To address concerns raised by antitrust regulators, Intercontinental Exchange (ICE) and Black Knight said they were prepared to sell Black Knight’s Empower loan origination system and Optimal Blue businesses to subsidiaries of Canadian-based software giant Constellation Software.
The divestitures of Empower and Optimal Blue — along with other concessions included in a consent order hammered out in August by the FTC, ICE and Black Knight — resolve the FTC’s antitrust concerns, the commission said.
“This deal as originally structured would have reduced competition in key areas of the mortgage origination process, raising costs for lenders and homebuyers,” the FTC Bureau of Competition’s Director Henry Liu said in a statement. “To address these concerns, the Commission’s order provides structural relief and a variety of tools to preserve competition in these critical markets.”
The consent order — which was approved for public comment rather than on a final basis — would require ICE and Black Knight to seek prior FTC approval before acquiring an interest in another loan origination system, or reacquiring any of the assets the companies are divesting, for the next 10 years.
The companies would also be required to give the FTC a heads-up before acquiring an interest in a product, pricing and eligibility engine (PPE) business like Optimal Blue.
The FTC moved to block the deal in March, saying that eliminating Black Knight as a competitor “would free ICE to more aggressively raise prices that it charges mortgage lenders for origination services.”
ICE and Black Knight had originally hoped that selling off Black Knight’s Empower loan origination system alone would be enough to resolve antitrust concerns, but the FTC said that solution didn’t go far enough.
Constellation, the FTC noted, would serve as a reseller of ancillary services to be provided by ICE, including Black Knight’s Optimal Blue mortgage product and pricing engine (PPE).
“Black Knight’s Optimal Blue is the clear industry leader, serving lenders that originate as much as 40 percent of the nation’s residential mortgages each year,” FTC attorneys said in their March complaint.

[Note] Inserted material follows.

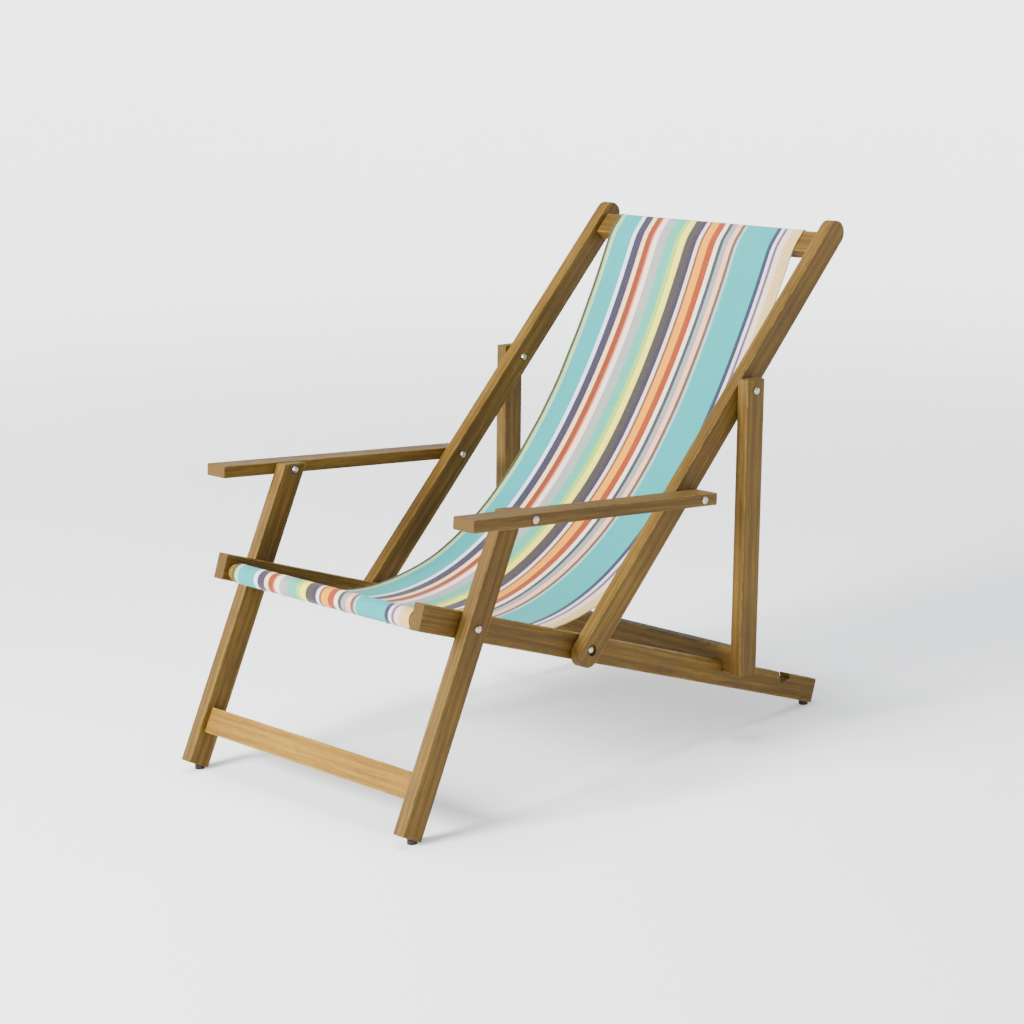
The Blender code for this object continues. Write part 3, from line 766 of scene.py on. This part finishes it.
def make_floor():
    """A pale round floor sweeping up into a backdrop far from the chair; its painted glow is faint by the
    chair and fades upwards.
    """
    s = Shading("studio_paper")
    at = s.node("ShaderNodeTexCoord").outputs["Object"]
    mottle = s.noise(at, 1.2, 2.0)
    tone = s.blend(s.smooth(mottle, 0.2, 0.8), (0.87, 0.88, 0.90, 1.0), (0.90, 0.91, 0.93, 1.0))
    s.feed(s.shader.inputs["Base Color"], tone)
    s.shader.inputs["Roughness"].default_value = 0.85
    s.shader.inputs["Specular IOR Level"].default_value = 0.15
    # The paper glows as painted light: faintly on the floor by the chair, strongly further out, fading
    # away up the wall.
    s.shader.inputs["Emission Color"].default_value = (0.97, 0.98, 1.0, 1.0)
    away = s.node("ShaderNodeVectorMath", {"operation": "LENGTH"})
    s.feed(away.inputs[0], at)
    height = s.node("ShaderNodeSeparateXYZ", Vector=at).outputs[2]
    fade = s.smooth(height, 1.0, 4.4, 1.0, 0.08)
    glow = s.math("MULTIPLY", fade, s.smooth(away.outputs["Value"], 1.1, 6.0, 0.20, 2.35))
    s.feed(s.shader.inputs["Emission Strength"], glow)
    shape = bmesh.new()
    rings = []
    for radius, height in sweep_profile():
        angles = [math.tau * i / AROUND for i in range(AROUND)]
        spots = [(radius * math.cos(a), radius * math.sin(a), height) for a in angles]
        rings.append([shape.verts.new(spot) for spot in spots])
    shape.faces.new(rings[0])
    for inner, outer in zip(rings, rings[1:]):
        for i in range(AROUND):
            j = (i + 1) % AROUND
            shape.faces.new((inner[i], outer[i], outer[j], inner[j]))
    new_piece("studio_floor", shape, s.material)


def soft_light(name, place, target, size, power, colour):
    lamp = bpy.data.lights.new(name, "AREA")
    lamp.shape = "RECTANGLE"
    lamp.size = size[0]
    lamp.size_y = size[1]
    lamp.energy = power
    lamp.color = colour
    holder = bpy.data.objects.new(name, lamp)
    bpy.context.scene.collection.objects.link(holder)
    holder.location = place
    aim = Vector(target) - Vector(place)
    holder.rotation_euler = aim.to_track_quat("-Z", "Y").to_euler()


def light_studio():
    soft_light("key", (-0.7, -4.3, 2.4), (0.0, 0.0, 0.3), (1.6, 1.6), 760, (1.0, 0.985, 0.955))
    soft_light("top", (-0.3, 0.3, 3.8), (0.0, 0.1, 0.3), (1.3, 1.3), 165, (0.98, 0.99, 1.0))
    soft_light("fill", (3.4, -2.0, 1.6), (0.0, 0.0, 0.4), (2.6, 2.0), 8, (0.97, 0.98, 1.0))
    world = bpy.data.worlds.new("studio_air")
    bpy.context.scene.world = world
    world.use_nodes = True
    air = world.node_tree.nodes["Background"]
    air.inputs["Color"].default_value = (0.88, 0.91, 0.96, 1.0)
    air.inputs["Strength"].default_value = 0.50


def place_camera():
    """A long lens at the sitter's left front, a little above the armrests."""
    azimuth = math.radians(46.17)
    elevation = math.radians(12.73)
    roll = math.radians(-1.11)
    right = Vector((math.cos(azimuth), math.sin(azimuth), 0.0))
    ahead = Vector((-math.sin(azimuth), math.cos(azimuth), 0.0)) * math.cos(elevation)
    ahead.z = -math.sin(elevation)
    up = right.cross(ahead)
    side = right * math.cos(roll) + up * math.sin(roll)
    top = up * math.cos(roll) - right * math.sin(roll)
    lens = bpy.data.cameras.new("camera")
    lens.lens = 89.65
    lens.sensor_width = 36.0
    camera = bpy.data.objects.new("camera", lens)
    bpy.context.scene.collection.objects.link(camera)
    turn = Matrix((side, top, -ahead)).transposed().to_4x4()
    camera.matrix_world = Matrix.Translation((2.960, -2.8567, 1.314)) @ turn
    bpy.context.scene.camera = camera


finish_frame()
hang_canvas()
make_floor()
light_studio()
place_camera()

bpy.context.view_layer.update()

The consent order the FTC approved Thursday would give Constellation a license to resell, with Empower, “certain other Black Knight mortgage-related products and services that would be acquired by ICE.”
For one year, ICE and Black Knight would also be required to facilitate Constellation’s hiring “of certain employees not already included in the divestitures who have responsibilities for the divested products and businesses.”
The companies would also be prohibited “from enforcing any noncompete or non-solicit provision or agreement against any employee who seeks or obtains a position in the divested businesses.”
ICE and Black Knight announced Friday that they expect the merger to close on Sept. 5 and they could complete the divestitures of the Empower and Optimal Blue businesses to subsidiaries of Constellation Software Inc. within 20 days of the deal closing.
Originally valued at $13.1 billion when proposed last year, an amended merger agreement valued Black Knight at $75 per share or $11.7 billion.